Blogger In Middle-earth said...

Heya Sue!

What's copy-n-paste for if y'can't use it when you want to say the same thing to two people at opposite corners of the world?

I agree with what you say about perception of experts and online presence. My feeling is that the mystique associated with that 'online presence' is a perception that could be deceptive. On another tack, not every workplace has the environment for people to create these online presences. By default, people get dubbed as experts, and not just online experts either.

But what you said in your PS about the people who know how to find the info - THESE are today's experts. They don't acquire that expertise by Googling or reading online manuals. They have to be practitioners who walk the talk, to use a 20th C term.

Haere mai Andrea!

I have always believed that teachers are more likely to gain respect from learners by showing their willingness to learn. This could mean they may have to do a bit of head-scratching and come back to assist the learner to find out how. Often the 'let's find out' approach works a treat.

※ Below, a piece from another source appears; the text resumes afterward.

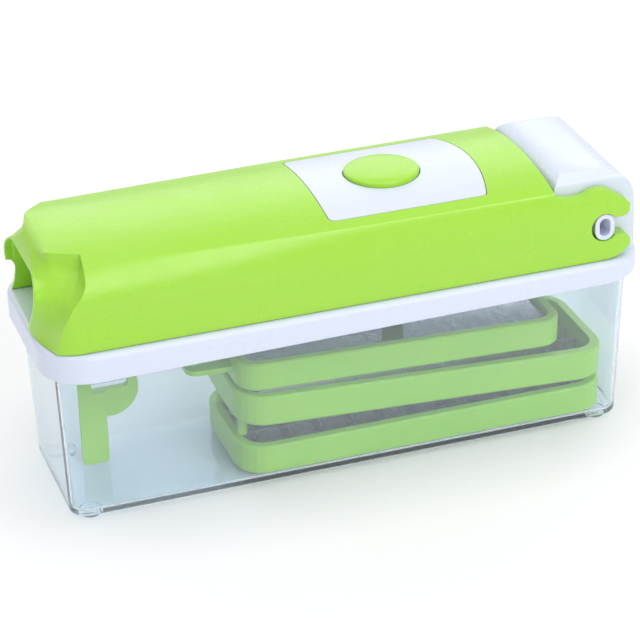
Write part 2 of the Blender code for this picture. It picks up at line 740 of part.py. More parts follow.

It's impressive if the instructor does this, especially if they have been truthful and already declared they didn't really know the answer to begin with. I'm with you all the way on this.

Kia ora Virginia!

I know where you're coming from with expertise and specialisation. But doesn't specialisation tend to veer towards being an expert if only in a narrow field? Tony Karrer's Jack-of-all-trades is more the line of action.

I found this out when I spent 3 years doing chemical research for a research degree. The field that I became an expert in was so narrow it was almost useless. What I did pick up on the way, however, was a whole range of transferable skills. That was very useful. I'm still using that range of skills 38 years on - I was quite uneducated when I started.